Mamy więc dwa tory, co jest ujęte w pokazanym powyżej, dokumencie Kolei Niemieckich. Jak w nim napisano, cyt. “Zgodnie z załączonym projektem przewidziany został jeden tor do peronu oraz jeden tor do przestawiania lokomotywy”. Mamy na końcowym odcinku – za zwrotnicą, pojedynczy tor. Biegnie on w wykopie, co zaznaczono na rysunku. Tor – na rysunku, kończy się kozłem oporowym lub “wjazdem do tunelu”. Dlaczego napisałem w cudzysłowie? Bo nadkład gruntu w tym miejscu … nie pozwala na zbudowanie portalu tunelu i jego całkowite zagłębienie.
Powyżej na Fot 11 i 12 mamy rysunki pokazujące obowiązujące wymiary tuneli kolejowych. Fot 11 dotyczy kolei normalnotorowych.

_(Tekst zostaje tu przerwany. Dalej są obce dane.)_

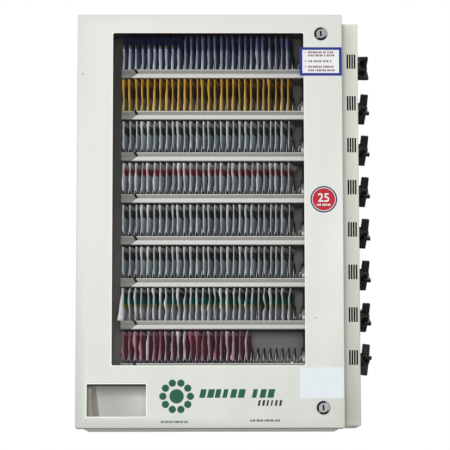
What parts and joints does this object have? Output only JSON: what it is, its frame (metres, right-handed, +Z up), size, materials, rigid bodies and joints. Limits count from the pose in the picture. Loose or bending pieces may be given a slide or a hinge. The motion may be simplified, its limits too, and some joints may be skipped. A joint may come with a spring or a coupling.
{
  "type": "vending machine",
  "caption": "Wall-mounted coin vending machine for flat sachets, with a window door, wire spirals in rows, a turn knob and coin slots for each row, and a delivery bin.",
  "frame": {"origin": "on the floor plane, in the middle of the overall width from the door's left edge to the knobs' ends, and in the middle of the overall depth", "axes": "+Z up, -Y out of the door's front, +X towards the knobs"},
  "size_m": [0.5246, 0.2062, 0.734],
  "materials": {
    "cabinet_shell": "light grey-green powder coat",
    "lock_strikes": "zinc plated",
    "side_housing": "light grey-green powder coat",
    "divider_panel": "grey powder coat",
    "shaft_bushes": "black moulded plastic",
    "coin_guides": "machined",
    "tray_screws": "zinc plated",
    "delivery_hopper": "light grey powder coat",
    "cash_box": "grey powder coat",
    "cabinet_hinge_leaf": "bright steel",
    "trays": "light grey powder coat",
    "door_panel": "light grey-green powder coat",
    "window_pane": "clear pane",
    "pane_retainer": "grey powder coat",
    "door_hinge_leaf": "bright steel",
    "lock_barrels": "polished",
    "lock_nuts": "plain",
    "top_lock_plug": "brushed face",
    "top_lock_cam": "zinc plated",
    "bottom_lock_plug": "brushed face",
    "bottom_lock_cam": "zinc plated",
    "knob": "black moulded plastic",
    "coin_drum": "turned",
    "spiral": "bright spring wire",
    "sachets": "printed foil pouch"
  },
  "bodies": {
    "root": {"cabinet_shell": "cabinet_shell", "lock_strikes": "lock_strikes", "side_housing": "side_housing", "divider_panel": "divider_panel", "shaft_bushes": "shaft_bushes", "coin_guides": "coin_guides", "tray_screws": "tray_screws", "delivery_hopper": "delivery_hopper", "cash_box": "cash_box", "cabinet_hinge_leaf": "cabinet_hinge_leaf", "row_1_tray": "trays", "row_2_tray": "trays", "row_3_tray": "trays", "row_4_tray": "trays", "row_5_tray": "trays", "row_6_tray": "trays", "row_7_tray": "trays", "row_8_tray": "trays"},
    "door": {"door_panel": "door_panel", "window_pane": "window_pane", "pane_retainer": "pane_retainer", "door_hinge_leaf": "door_hinge_leaf", "lock_barrels": "lock_barrels", "lock_nuts": "lock_nuts"},
    "lock_top": {"top_lock_plug": "top_lock_plug", "top_lock_cam": "top_lock_cam"},
    "lock_bottom": {"bottom_lock_plug": "bottom_lock_plug", "bottom_lock_cam": "bottom_lock_cam"},
    "drive_1": {"row_1_knob": "knob", "row_1_coin_drum": "coin_drum", "row_1_spiral": "spiral"},
    "stock_1": {"row_1_sachets": "sachets"},
    "drive_2": {"row_2_knob": "knob", "row_2_coin_drum": "coin_drum", "row_2_spiral": "spiral"},
    "stock_2": {"row_2_sachets": "sachets"},
    "drive_3": {"row_3_knob": "knob", "row_3_coin_drum": "coin_drum", "row_3_spiral": "spiral"},
    "stock_3": {"row_3_sachets": "sachets"},
    "drive_4": {"row_4_knob": "knob", "row_4_coin_drum": "coin_drum", "row_4_spiral": "spiral"},
    "stock_4": {"row_4_sachets": "sachets"},
    "drive_5": {"row_5_knob": "knob", "row_5_coin_drum": "coin_drum", "row_5_spiral": "spiral"},
    "stock_5": {"row_5_sachets": "sachets"},
    "drive_6": {"row_6_knob": "knob", "row_6_coin_drum": "coin_drum", "row_6_spiral": "spiral"},
    "stock_6": {"row_6_sachets": "sachets"},
    "drive_7": {"row_7_knob": "knob", "row_7_coin_drum": "coin_drum", "row_7_spiral": "spiral"},
    "stock_7": {"row_7_sachets": "sachets"},
    "drive_8": {"row_8_knob": "knob", "row_8_coin_drum": "coin_drum", "row_8_spiral": "spiral"},
    "stock_8": {"row_8_sachets": "sachets"}
  },
  "joints": [
    {"name": "door_swing", "type": "hinge", "parent": "root", "child": "door", "pos_m": [-0.25351, -0.0474, 0.367], "axis": [0, 0, -1], "range_deg": [0, 110]},
    {"name": "top_lock_turn", "type": "hinge", "parent": "door", "child": "lock_top", "pos_m": [0.17019, -0.1001, 0.699], "axis": [0, -1, 0], "range_deg": [0, 90]},
    {"name": "bottom_lock_turn", "type": "hinge", "parent": "door", "child": "lock_bottom", "pos_m": [0.17019, -0.1001, 0.035], "axis": [0, 1, 0], "range_deg": [0, 90]},
    {"name": "knob_1_turn", "type": "hinge", "parent": "root", "child": "drive_1", "pos_m": [0.23929, 0.0141, 0.6594], "axis": [-1, 0, 0], "range_deg": [0, 360]},
    {"name": "stock_1_advance", "type": "slide", "parent": "root", "child": "stock_1", "axis": [-1, 0, 0], "range_m": [0, 0.0111]},
    {"name": "knob_2_turn", "type": "hinge", "parent": "root", "child": "drive_2", "pos_m": [0.23929, 0.0141, 0.5832], "axis": [-1, 0, 0], "range_deg": [0, 360]},
    {"name": "stock_2_advance", "type": "slide", "parent": "root", "child": "stock_2", "axis": [-1, 0, 0], "range_m": [0, 0.0111]},
    {"name": "knob_3_turn", "type": "hinge", "parent": "root", "child": "drive_3", "pos_m": [0.23929, 0.0141, 0.507], "axis": [-1, 0, 0], "range_deg": [0, 360]},
    {"name": "stock_3_advance", "type": "slide", "parent": "root", "child": "stock_3", "axis": [-1, 0, 0], "range_m": [0, 0.0111]},
    {"name": "knob_4_turn", "type": "hinge", "parent": "root", "child": "drive_4", "pos_m": [0.23929, 0.0141, 0.4308], "axis": [-1, 0, 0], "range_deg": [0, 360]},
    {"name": "stock_4_advance", "type": "slide", "parent": "root", "child": "stock_4", "axis": [-1, 0, 0], "range_m": [0, 0.0111]},
    {"name": "knob_5_turn", "type": "hinge", "parent": "root", "child": "drive_5", "pos_m": [0.23929, 0.0141, 0.3546], "axis": [-1, 0, 0], "range_deg": [0, 360]},
    {"name": "stock_5_advance", "type": "slide", "parent": "root", "child": "stock_5", "axis": [-1, 0, 0], "range_m": [0, 0.0111]},
    {"name": "knob_6_turn", "type": "hinge", "parent": "root", "child": "drive_6", "pos_m": [0.23929, 0.0141, 0.2784], "axis": [-1, 0, 0], "range_deg": [0, 360]},
    {"name": "stock_6_advance", "type": "slide", "parent": "root", "child": "stock_6", "axis": [-1, 0, 0], "range_m": [0, 0.0111]},
    {"name": "knob_7_turn", "type": "hinge", "parent": "root", "child": "drive_7", "pos_m": [0.23929, 0.0141, 0.2022], "axis": [-1, 0, 0], "range_deg": [0, 360]},
    {"name": "stock_7_advance", "type": "slide", "parent": "root", "child": "stock_7", "axis": [-1, 0, 0], "range_m": [0, 0.0111]},
    {"name": "knob_8_turn", "type": "hinge", "parent": "root", "child": "drive_8", "pos_m": [0.23929, 0.0141, 0.126], "axis": [-1, 0, 0], "range_deg": [0, 360]},
    {"name": "stock_8_advance", "type": "slide", "parent": "root", "child": "stock_8", "axis": [-1, 0, 0], "range_m": [0, 0.0111]}
  ],
  "couplings": [
    {"joint": "stock_1_advance", "follows": "knob_1_turn", "m_per_rad": 0.0017515},
    {"joint": "stock_2_advance", "follows": "knob_2_turn", "m_per_rad": 0.0017515},
    {"joint": "stock_3_advance", "follows": "knob_3_turn", "m_per_rad": 0.0017515},
    {"joint": "stock_4_advance", "follows": "knob_4_turn", "m_per_rad": 0.0017515},
    {"joint": "stock_5_advance", "follows": "knob_5_turn", "m_per_rad": 0.0017515},
    {"joint": "stock_6_advance", "follows": "knob_6_turn", "m_per_rad": 0.0017515},
    {"joint": "stock_7_advance", "follows": "knob_7_turn", "m_per_rad": 0.0017515},
    {"joint": "stock_8_advance", "follows": "knob_8_turn", "m_per_rad": 0.0017515}
  ]
}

Jednak ten typ tunelu nie wchodzi w tym miejscu w rachubę. Na drugim rysunku Fot 12 mamy tunele metra. Wysokość tunelu kolejowego to 5,00m. A tuneli metra 5,30m.

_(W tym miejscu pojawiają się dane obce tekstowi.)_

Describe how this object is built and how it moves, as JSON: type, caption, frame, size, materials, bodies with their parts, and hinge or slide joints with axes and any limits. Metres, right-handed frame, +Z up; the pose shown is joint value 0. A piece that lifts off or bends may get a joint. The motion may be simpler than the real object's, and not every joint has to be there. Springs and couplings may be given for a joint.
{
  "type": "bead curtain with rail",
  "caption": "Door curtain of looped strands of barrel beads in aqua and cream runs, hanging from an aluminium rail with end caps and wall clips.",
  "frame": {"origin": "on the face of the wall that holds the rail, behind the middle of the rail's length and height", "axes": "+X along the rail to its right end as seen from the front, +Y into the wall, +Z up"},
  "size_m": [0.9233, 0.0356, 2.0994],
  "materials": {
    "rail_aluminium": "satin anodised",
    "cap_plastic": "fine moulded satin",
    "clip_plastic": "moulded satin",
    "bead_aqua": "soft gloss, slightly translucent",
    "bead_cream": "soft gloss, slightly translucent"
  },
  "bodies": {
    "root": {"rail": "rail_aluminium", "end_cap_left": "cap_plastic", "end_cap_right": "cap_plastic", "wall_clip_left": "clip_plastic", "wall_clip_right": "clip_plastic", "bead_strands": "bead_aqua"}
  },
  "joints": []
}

Według mnie przy tym typie gruntu chcąc zbudować tunel należało by wykonać go w technologi podobnej do budowy tuneli metra. Czyli wybudować go w wykopie.
Konstrukcja wykonana według tej technologi z żelbetonu musiałaby się pokazać w badaniach georadarowych. Dlaczego jej nie widać?
Na powyższym zdjęciu ortofoto zaznaczyłem żółtym kolorem odcinek, na którym tunel by się zagłębiał. Do dyspozycji miano więc odcinek od zakończenia pojedynczego toru z Fot 10 do ul. Wilczej.
Jak widać na analizie wysokościowej tego odcinka na Google Earth, na początku mamy różnicę 3m. A na końcu przy ul. Wilczej jest to 5m.
Jest to odcinek 200m. Niemieckie przepisy budowy tuneli kolei normalnotorowej, dopuszczą najwyższy kąt spadku pionowego torowiska wynoszący 1,5% co mamy w dokumentach pokazanych w moim artykule “Podziemna sieć kolejowa Waldenburg i Schl.”.
Przyjmując, ze mamy wysokość tunelu 5m, różnicę wysokości na tym odcinku 200m – wynoszącą 5m oraz dokładając jakiś wymagany nadkład nad stropem tunelu przyjmijmy 1m, daje nam razem wymaganą różnicę wysokości 11m.
Wyliczony kąt nachylenia dla odcinka 200m i różnicy wzniesień 11m wynosi 5,5%. Czyli wielokrotnie przewyższa 1,5% wynikające z niemieckich przepisów budowy kolei.
Reasumując.
Biorąc powyższe pod uwagę, nie było możliwości ani teoretycznie, ani praktycznie wybudowania wjazdu z tunelem kolejowym w tym miejscu.
Powielana przez lata narracja o “Dworcu Hochbergów”, którzy mieli tą bocznicę zbudować i wsiadać tam do swojej salonki, też legła z łomotem w gruzach.
© Licencja na publikację
© Wszystkie prawa zastrzeżone
Przecież to już wiele lat wiadomo,że nic tam nie ma
Witam. Gratuluję wiedzy. Proszę podać link do artykułu, który pan opublikował na ten temat.
Niedaleko miały powstać “garaże”. Logicznym jest że w pobliżu powinny być /powstać duże, odpowiednio zabezpieczone zbiorniki na paliwo. Zbiorniki te miały być zasilane z cystern podstawianych na bocznicę. Podczas tych wykopów natrafiono na coś co prawdopodobnie potwierdza tę teorię.